Sorry, Officer, I didn't realize my radar detector wasn't plugged in.

 

Aren't you the guy from the Village People?

 

Hey, you must've been doing about 125 mph to keep up with me! Good Job!

 

I thought you had to be in relatively good physical condition to be a police officer.

 

I was going to be a cop, but I decided to finish high school instead.

 

You're not gonna check the trunk, are you?

 

Gee, that gut sure doesn't inspire confidence.

 

Didn't I see you get your butt kicked on Cops?

 

Is it true that people become cops because they are too dumb to work at McDonald's?

 

I pay your salary!

 

So, uh, you on the take or what?

 

Gee, Officer! That's terrific!

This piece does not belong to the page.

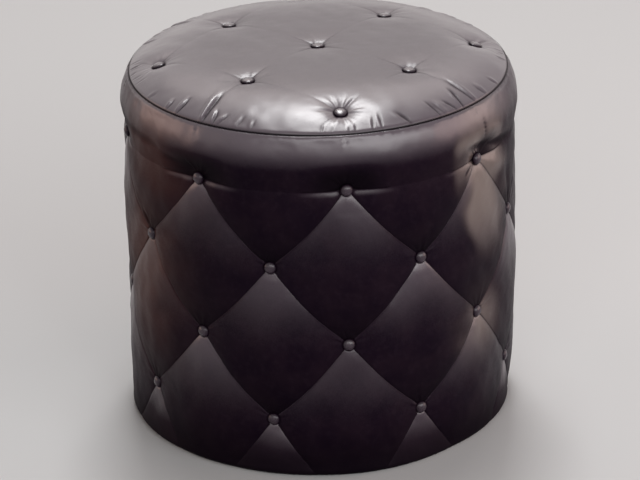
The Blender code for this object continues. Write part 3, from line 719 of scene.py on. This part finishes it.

The last officer only gave me a warning, too!

 

I was trying to keep up with traffic. Yes, I know there is no other car around--that's how far ahead of me they are.

 

What do you mean, "Have I been drinking?" You're the trained specialist.

 

Well, when I reached down to pick up my bag of crack, my gun fell off my lap and got lodged between the brake pedal and the gas pedal, forcing me to speed out of control.

 

Hey, is that a 9mm? That's nothing compared to this .44 magnum!

 

Hey, can you give me another one of those full body cavity searches?